[start of Data provided]
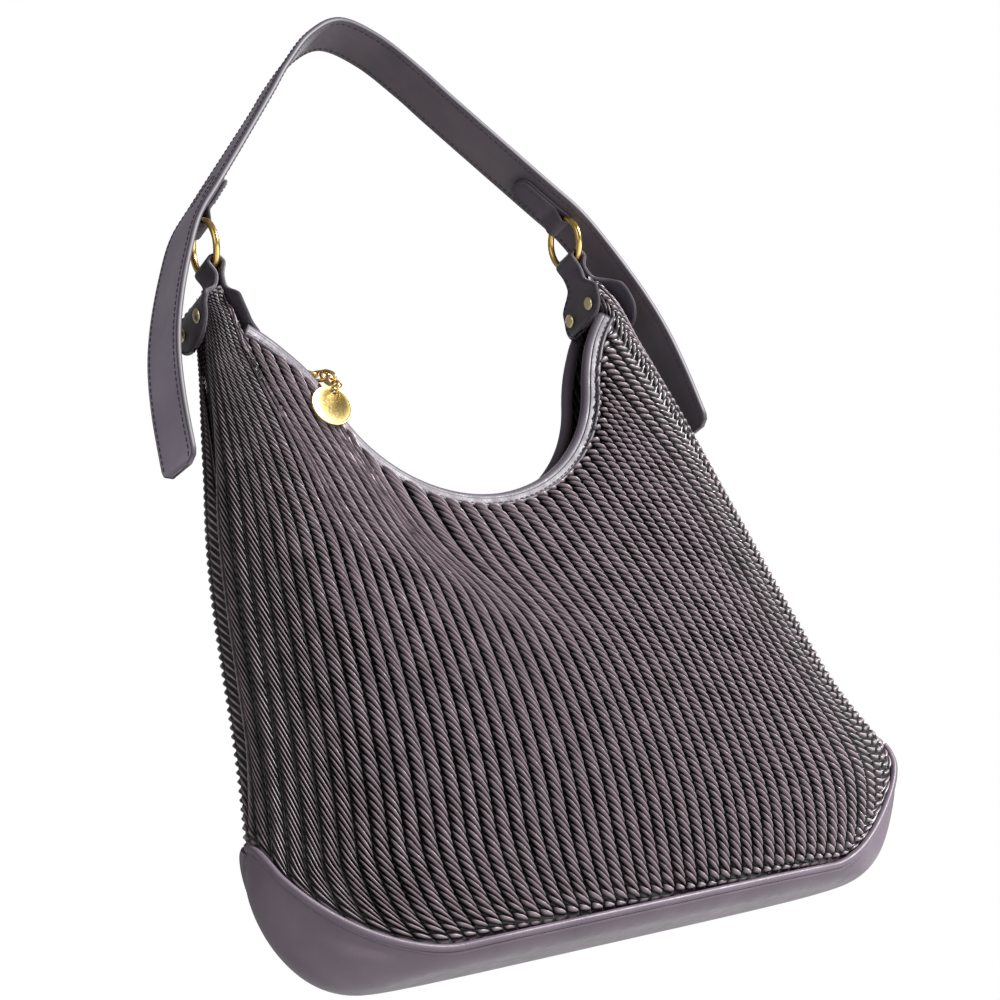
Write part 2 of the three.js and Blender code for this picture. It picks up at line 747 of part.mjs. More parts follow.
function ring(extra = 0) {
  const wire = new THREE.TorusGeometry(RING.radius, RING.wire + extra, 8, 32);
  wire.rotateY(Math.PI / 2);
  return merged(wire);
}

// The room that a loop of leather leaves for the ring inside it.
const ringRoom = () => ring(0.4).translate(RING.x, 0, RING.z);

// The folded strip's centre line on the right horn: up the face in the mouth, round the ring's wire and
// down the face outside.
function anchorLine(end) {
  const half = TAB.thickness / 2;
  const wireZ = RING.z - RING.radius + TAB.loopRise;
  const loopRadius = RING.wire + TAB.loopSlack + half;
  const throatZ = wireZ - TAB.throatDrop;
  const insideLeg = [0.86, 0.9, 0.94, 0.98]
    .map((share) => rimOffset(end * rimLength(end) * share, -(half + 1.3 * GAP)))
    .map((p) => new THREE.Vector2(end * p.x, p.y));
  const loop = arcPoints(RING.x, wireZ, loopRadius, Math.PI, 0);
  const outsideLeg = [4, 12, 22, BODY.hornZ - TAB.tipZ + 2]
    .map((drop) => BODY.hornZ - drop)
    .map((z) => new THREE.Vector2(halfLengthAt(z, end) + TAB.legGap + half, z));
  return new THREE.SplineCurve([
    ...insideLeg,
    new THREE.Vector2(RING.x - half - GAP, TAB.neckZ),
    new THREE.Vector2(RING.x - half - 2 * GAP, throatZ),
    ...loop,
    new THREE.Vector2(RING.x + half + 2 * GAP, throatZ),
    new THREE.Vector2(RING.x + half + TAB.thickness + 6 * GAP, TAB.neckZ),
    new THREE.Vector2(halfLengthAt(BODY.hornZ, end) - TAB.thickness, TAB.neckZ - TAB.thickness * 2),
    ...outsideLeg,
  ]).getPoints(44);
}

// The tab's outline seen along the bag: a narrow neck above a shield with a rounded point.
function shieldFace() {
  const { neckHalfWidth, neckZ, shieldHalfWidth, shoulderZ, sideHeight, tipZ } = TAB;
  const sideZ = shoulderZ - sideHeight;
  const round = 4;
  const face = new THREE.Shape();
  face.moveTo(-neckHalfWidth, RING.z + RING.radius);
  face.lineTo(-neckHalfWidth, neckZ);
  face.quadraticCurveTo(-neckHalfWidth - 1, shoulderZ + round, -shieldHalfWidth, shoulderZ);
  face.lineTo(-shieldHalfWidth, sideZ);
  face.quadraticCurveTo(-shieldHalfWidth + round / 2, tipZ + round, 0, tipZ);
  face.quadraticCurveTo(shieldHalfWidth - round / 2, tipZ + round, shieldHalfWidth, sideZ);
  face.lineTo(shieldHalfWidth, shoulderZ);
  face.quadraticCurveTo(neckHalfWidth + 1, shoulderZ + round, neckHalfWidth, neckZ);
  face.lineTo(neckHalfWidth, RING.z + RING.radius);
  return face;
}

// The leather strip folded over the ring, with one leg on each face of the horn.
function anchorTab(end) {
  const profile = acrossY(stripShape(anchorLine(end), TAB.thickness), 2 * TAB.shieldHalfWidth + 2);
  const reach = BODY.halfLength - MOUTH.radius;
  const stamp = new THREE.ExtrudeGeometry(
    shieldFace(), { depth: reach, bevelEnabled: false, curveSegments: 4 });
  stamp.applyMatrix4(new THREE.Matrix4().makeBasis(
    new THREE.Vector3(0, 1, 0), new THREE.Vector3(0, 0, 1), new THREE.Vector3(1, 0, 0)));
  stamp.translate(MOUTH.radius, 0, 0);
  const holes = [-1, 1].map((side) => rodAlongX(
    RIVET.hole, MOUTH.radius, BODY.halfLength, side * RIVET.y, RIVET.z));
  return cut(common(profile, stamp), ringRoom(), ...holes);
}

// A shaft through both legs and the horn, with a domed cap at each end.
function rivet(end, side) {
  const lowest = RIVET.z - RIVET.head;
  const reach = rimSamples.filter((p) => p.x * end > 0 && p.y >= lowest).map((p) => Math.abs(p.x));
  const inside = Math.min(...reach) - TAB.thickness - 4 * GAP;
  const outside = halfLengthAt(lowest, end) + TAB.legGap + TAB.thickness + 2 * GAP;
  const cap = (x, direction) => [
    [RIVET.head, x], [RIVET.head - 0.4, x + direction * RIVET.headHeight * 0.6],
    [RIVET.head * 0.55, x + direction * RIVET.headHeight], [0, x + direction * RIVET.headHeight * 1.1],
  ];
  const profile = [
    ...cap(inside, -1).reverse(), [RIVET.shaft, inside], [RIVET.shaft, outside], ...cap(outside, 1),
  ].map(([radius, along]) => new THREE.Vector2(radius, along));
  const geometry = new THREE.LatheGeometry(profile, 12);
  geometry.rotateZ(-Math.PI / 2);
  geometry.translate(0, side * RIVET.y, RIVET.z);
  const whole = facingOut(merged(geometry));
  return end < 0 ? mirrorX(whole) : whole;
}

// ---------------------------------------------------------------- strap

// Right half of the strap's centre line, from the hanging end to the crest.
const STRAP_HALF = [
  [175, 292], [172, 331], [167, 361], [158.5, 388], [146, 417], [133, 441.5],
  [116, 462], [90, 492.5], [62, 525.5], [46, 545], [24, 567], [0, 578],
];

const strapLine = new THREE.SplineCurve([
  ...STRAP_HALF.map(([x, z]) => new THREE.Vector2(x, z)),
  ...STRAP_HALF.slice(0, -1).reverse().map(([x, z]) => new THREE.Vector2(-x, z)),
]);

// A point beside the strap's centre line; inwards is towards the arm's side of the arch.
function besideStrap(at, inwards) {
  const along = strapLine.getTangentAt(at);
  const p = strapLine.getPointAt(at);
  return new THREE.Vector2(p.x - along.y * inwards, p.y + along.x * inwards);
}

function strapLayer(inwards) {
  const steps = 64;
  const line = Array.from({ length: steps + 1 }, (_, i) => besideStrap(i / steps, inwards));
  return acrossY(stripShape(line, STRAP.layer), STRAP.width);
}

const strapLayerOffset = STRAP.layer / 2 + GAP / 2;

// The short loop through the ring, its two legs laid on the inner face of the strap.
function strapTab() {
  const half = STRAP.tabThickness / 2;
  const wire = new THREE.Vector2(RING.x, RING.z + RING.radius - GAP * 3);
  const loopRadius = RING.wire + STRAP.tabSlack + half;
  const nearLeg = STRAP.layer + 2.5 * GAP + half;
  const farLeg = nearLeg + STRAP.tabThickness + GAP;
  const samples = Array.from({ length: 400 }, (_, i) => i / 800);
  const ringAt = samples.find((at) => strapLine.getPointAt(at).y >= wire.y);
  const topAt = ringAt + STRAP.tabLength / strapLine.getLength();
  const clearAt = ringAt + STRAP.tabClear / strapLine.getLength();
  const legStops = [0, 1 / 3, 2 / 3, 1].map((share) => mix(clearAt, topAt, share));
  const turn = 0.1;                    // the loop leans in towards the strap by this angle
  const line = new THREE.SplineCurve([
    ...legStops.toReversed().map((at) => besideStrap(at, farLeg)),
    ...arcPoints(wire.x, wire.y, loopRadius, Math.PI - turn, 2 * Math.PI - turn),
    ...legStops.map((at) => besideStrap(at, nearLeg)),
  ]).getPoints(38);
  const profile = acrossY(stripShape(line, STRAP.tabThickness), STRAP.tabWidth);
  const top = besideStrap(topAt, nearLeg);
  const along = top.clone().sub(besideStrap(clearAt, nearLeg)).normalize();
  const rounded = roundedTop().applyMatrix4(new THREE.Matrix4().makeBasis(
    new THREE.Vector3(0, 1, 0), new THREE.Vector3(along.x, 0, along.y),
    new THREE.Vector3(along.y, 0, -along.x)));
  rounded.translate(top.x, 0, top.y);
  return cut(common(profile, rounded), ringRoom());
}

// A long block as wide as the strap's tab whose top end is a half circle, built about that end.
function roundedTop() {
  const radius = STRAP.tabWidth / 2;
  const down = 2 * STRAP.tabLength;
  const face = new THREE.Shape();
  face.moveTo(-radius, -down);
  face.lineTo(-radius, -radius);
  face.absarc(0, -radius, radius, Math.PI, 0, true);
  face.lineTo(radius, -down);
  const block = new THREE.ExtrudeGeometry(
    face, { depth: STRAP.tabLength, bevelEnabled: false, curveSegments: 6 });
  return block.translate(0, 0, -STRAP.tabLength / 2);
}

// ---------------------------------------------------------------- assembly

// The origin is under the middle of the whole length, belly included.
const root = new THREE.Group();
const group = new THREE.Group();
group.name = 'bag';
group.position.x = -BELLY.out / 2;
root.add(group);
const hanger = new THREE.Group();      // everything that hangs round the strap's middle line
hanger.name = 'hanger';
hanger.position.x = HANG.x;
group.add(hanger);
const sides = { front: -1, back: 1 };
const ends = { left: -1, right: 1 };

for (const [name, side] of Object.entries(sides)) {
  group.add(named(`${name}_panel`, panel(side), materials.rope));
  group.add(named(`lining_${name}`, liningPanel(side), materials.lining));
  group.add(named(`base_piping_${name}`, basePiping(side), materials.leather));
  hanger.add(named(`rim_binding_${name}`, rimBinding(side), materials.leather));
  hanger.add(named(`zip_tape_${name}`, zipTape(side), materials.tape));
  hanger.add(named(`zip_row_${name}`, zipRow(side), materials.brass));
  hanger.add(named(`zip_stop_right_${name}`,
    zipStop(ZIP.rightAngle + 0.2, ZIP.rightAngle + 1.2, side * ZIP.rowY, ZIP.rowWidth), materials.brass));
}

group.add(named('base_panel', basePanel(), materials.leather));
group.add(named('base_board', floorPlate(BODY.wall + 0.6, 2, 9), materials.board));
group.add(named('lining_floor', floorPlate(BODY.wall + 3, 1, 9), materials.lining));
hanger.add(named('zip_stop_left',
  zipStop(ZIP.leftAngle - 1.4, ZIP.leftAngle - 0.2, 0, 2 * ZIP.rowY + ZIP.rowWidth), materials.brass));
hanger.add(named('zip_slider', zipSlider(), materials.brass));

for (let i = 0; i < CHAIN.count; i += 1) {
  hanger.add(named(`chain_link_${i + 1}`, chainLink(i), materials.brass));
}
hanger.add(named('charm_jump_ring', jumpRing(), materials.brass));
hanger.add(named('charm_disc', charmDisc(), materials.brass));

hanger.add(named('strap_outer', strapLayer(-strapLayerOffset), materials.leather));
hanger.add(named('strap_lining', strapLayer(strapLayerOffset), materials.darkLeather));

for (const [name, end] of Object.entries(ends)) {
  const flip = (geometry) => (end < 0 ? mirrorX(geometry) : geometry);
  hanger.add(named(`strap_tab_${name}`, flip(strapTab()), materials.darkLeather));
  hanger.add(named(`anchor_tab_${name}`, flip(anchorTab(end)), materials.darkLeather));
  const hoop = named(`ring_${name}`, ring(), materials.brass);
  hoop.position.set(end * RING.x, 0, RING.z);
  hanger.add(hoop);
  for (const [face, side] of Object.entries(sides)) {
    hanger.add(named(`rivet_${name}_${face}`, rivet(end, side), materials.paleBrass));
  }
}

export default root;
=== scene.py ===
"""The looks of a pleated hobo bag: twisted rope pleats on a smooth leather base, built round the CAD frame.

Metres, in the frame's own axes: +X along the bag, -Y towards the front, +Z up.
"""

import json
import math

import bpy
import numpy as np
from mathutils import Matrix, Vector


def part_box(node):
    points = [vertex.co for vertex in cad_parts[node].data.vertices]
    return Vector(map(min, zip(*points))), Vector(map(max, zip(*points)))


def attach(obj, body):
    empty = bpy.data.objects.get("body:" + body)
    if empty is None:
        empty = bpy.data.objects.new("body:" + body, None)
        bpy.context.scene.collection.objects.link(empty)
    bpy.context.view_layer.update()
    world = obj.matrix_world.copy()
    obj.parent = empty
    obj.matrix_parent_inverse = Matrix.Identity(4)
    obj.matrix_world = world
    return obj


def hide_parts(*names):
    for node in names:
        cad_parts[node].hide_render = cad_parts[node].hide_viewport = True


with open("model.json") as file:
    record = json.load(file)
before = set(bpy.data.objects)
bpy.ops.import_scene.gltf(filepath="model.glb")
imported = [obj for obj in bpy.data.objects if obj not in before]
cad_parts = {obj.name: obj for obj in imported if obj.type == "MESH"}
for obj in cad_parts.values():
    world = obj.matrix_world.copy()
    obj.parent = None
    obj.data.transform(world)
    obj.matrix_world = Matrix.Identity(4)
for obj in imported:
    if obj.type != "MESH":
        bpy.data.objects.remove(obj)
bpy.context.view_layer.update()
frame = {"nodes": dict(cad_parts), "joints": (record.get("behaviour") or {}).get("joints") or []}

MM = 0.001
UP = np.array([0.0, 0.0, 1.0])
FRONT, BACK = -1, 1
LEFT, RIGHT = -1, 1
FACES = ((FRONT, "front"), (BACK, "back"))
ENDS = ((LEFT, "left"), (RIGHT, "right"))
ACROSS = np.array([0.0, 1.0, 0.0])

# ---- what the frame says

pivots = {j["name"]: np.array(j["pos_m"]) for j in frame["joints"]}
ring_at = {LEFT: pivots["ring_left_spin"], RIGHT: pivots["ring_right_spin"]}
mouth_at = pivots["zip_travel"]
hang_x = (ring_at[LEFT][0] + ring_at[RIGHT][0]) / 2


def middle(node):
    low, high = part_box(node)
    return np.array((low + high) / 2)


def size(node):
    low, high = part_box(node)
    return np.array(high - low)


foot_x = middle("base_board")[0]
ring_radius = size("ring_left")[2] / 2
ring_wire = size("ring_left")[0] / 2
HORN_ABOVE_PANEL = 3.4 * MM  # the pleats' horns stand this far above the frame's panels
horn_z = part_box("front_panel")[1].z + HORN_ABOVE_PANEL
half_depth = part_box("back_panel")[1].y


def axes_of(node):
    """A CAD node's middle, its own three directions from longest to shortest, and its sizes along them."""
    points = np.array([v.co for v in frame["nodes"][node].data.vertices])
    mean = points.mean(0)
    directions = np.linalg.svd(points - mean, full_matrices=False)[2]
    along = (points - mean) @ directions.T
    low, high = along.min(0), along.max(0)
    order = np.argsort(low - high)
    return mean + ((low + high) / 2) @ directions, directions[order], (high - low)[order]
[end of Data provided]
[start of Data provided]
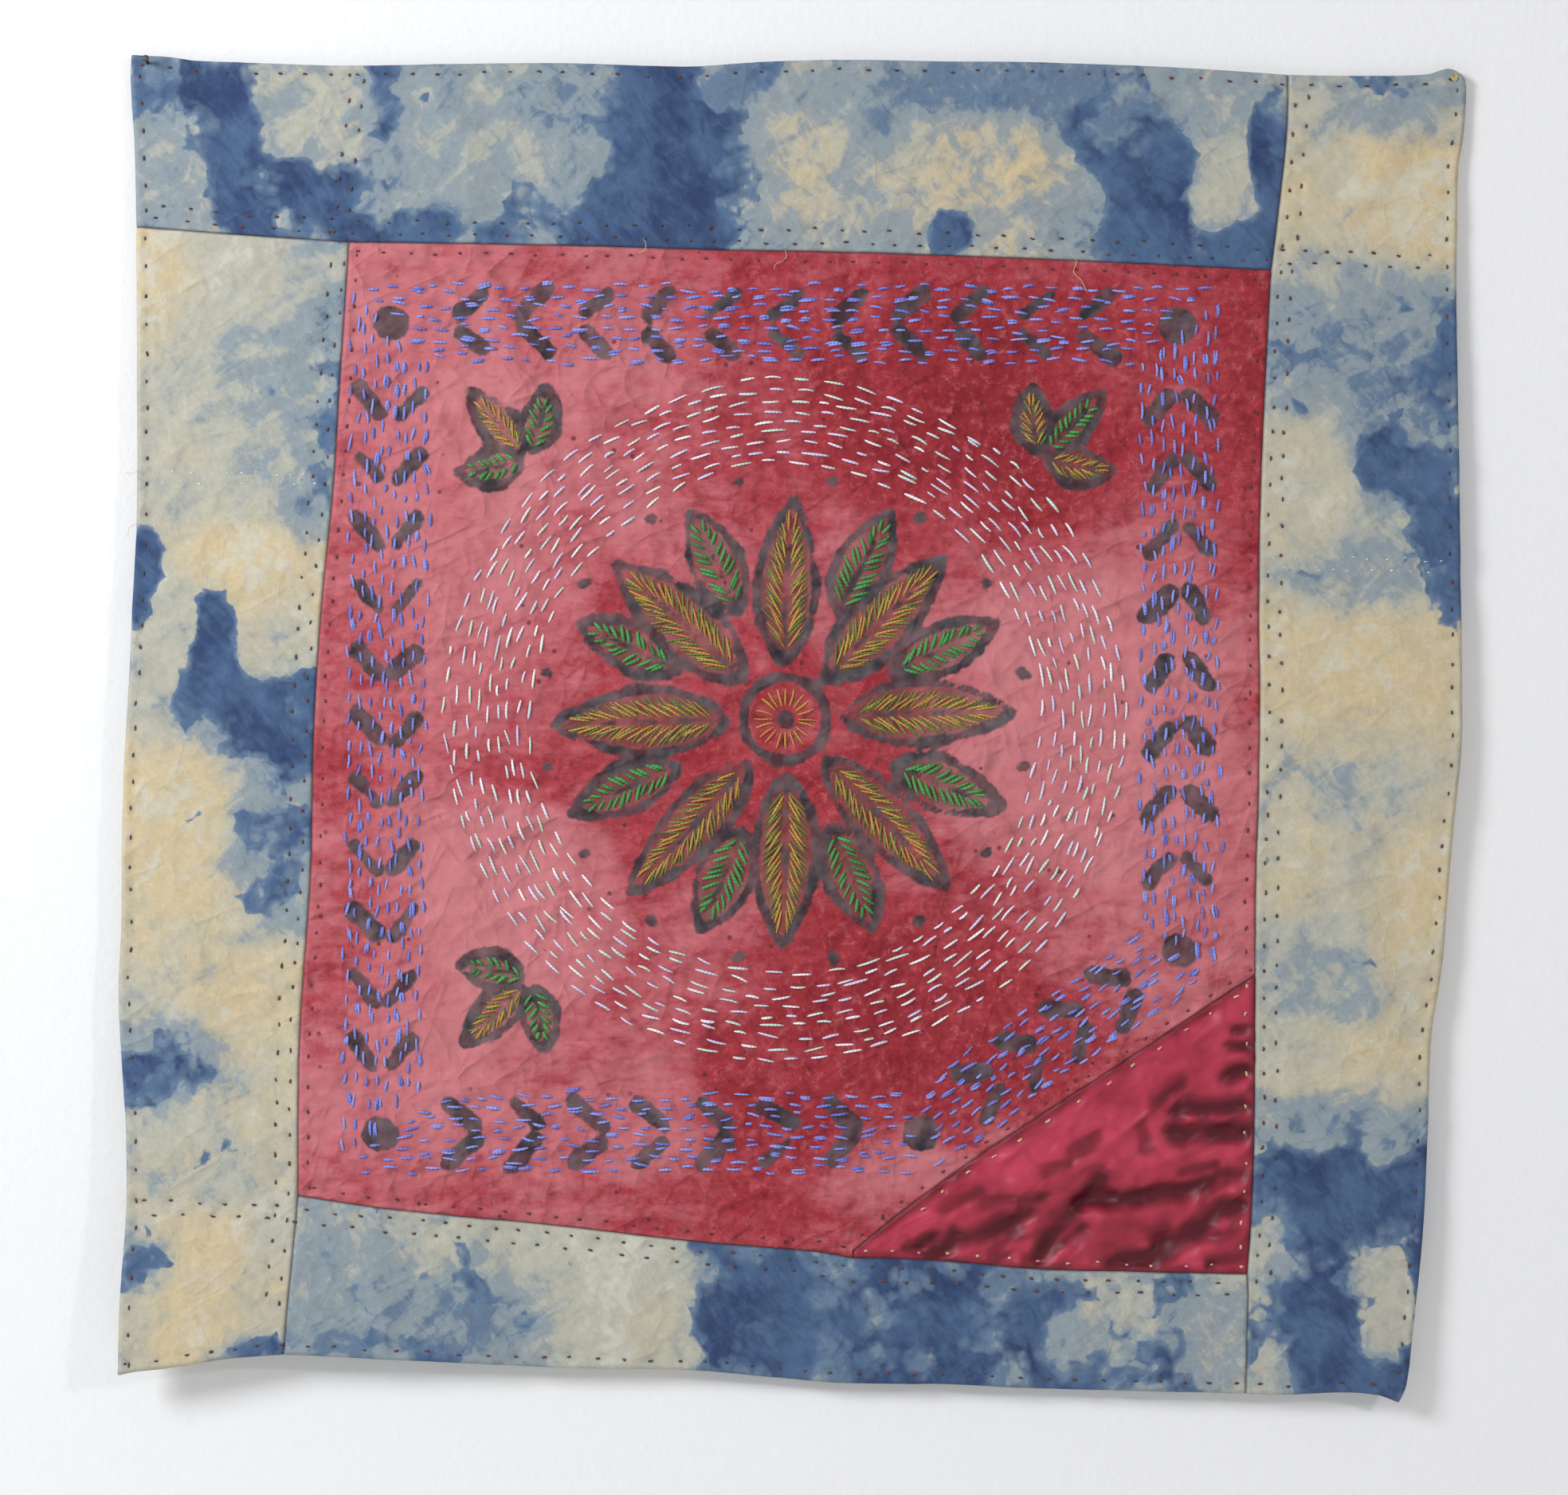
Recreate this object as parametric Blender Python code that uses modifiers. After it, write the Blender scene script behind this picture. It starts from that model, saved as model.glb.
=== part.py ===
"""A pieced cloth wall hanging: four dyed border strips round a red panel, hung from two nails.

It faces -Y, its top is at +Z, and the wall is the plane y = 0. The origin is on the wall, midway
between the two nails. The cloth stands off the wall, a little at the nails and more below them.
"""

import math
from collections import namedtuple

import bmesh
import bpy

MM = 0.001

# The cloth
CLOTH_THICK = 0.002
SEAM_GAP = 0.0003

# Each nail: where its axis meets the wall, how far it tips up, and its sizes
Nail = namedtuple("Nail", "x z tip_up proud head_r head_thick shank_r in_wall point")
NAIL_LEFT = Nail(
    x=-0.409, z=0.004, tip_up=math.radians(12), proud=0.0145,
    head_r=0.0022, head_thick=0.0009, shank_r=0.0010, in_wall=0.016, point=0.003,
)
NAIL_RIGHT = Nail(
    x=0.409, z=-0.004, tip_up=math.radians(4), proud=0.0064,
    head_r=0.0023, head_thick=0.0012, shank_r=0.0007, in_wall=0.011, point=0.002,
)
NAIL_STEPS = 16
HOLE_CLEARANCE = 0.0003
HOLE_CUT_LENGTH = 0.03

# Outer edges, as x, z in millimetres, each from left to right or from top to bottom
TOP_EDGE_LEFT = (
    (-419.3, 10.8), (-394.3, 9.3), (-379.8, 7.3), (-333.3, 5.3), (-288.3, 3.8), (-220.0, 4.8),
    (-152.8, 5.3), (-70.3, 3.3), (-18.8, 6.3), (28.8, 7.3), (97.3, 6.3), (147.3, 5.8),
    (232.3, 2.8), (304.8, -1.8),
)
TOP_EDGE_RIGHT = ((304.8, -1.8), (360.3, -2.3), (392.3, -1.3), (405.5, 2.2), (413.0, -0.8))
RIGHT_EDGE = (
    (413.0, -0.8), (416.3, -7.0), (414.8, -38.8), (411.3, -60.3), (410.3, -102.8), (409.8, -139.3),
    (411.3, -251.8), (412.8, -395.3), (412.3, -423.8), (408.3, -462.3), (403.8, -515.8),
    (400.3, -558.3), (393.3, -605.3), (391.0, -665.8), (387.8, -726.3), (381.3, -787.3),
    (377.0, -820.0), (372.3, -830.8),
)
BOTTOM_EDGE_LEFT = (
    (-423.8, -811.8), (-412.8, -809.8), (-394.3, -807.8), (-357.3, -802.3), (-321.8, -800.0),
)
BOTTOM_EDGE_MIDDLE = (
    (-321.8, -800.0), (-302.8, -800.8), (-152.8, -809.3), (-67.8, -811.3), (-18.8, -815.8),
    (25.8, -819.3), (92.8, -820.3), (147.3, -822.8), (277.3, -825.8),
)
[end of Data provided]
Exercise task:
Repeat the span of lines that opens with the line holding "for (let i = 0;" and closes with the line holding "before = set(bpy.data.objects)", exactly as it stands.

Exercise result:
for (let i = 0; i < CHAIN.count; i += 1) {
  hanger.add(named(`chain_link_${i + 1}`, chainLink(i), materials.brass));
}
hanger.add(named('charm_jump_ring', jumpRing(), materials.brass));
hanger.add(named('charm_disc', charmDisc(), materials.brass));

hanger.add(named('strap_outer', strapLayer(-strapLayerOffset), materials.leather));
hanger.add(named('strap_lining', strapLayer(strapLayerOffset), materials.darkLeather));

for (const [name, end] of Object.entries(ends)) {
  const flip = (geometry) => (end < 0 ? mirrorX(geometry) : geometry);
  hanger.add(named(`strap_tab_${name}`, flip(strapTab()), materials.darkLeather));
  hanger.add(named(`anchor_tab_${name}`, flip(anchorTab(end)), materials.darkLeather));
  const hoop = named(`ring_${name}`, ring(), materials.brass);
  hoop.position.set(end * RING.x, 0, RING.z);
  hanger.add(hoop);
  for (const [face, side] of Object.entries(sides)) {
    hanger.add(named(`rivet_${name}_${face}`, rivet(end, side), materials.paleBrass));
  }
}

export default root;
=== scene.py ===
"""The looks of a pleated hobo bag: twisted rope pleats on a smooth leather base, built round the CAD frame.

Metres, in the frame's own axes: +X along the bag, -Y towards the front, +Z up.
"""

import json
import math

import bpy
import numpy as np
from mathutils import Matrix, Vector


def part_box(node):
    points = [vertex.co for vertex in cad_parts[node].data.vertices]
    return Vector(map(min, zip(*points))), Vector(map(max, zip(*points)))


def attach(obj, body):
    empty = bpy.data.objects.get("body:" + body)
    if empty is None:
        empty = bpy.data.objects.new("body:" + body, None)
        bpy.context.scene.collection.objects.link(empty)
    bpy.context.view_layer.update()
    world = obj.matrix_world.copy()
    obj.parent = empty
    obj.matrix_parent_inverse = Matrix.Identity(4)
    obj.matrix_world = world
    return obj


def hide_parts(*names):
    for node in names:
        cad_parts[node].hide_render = cad_parts[node].hide_viewport = True


with open("model.json") as file:
    record = json.load(file)
before = set(bpy.data.objects)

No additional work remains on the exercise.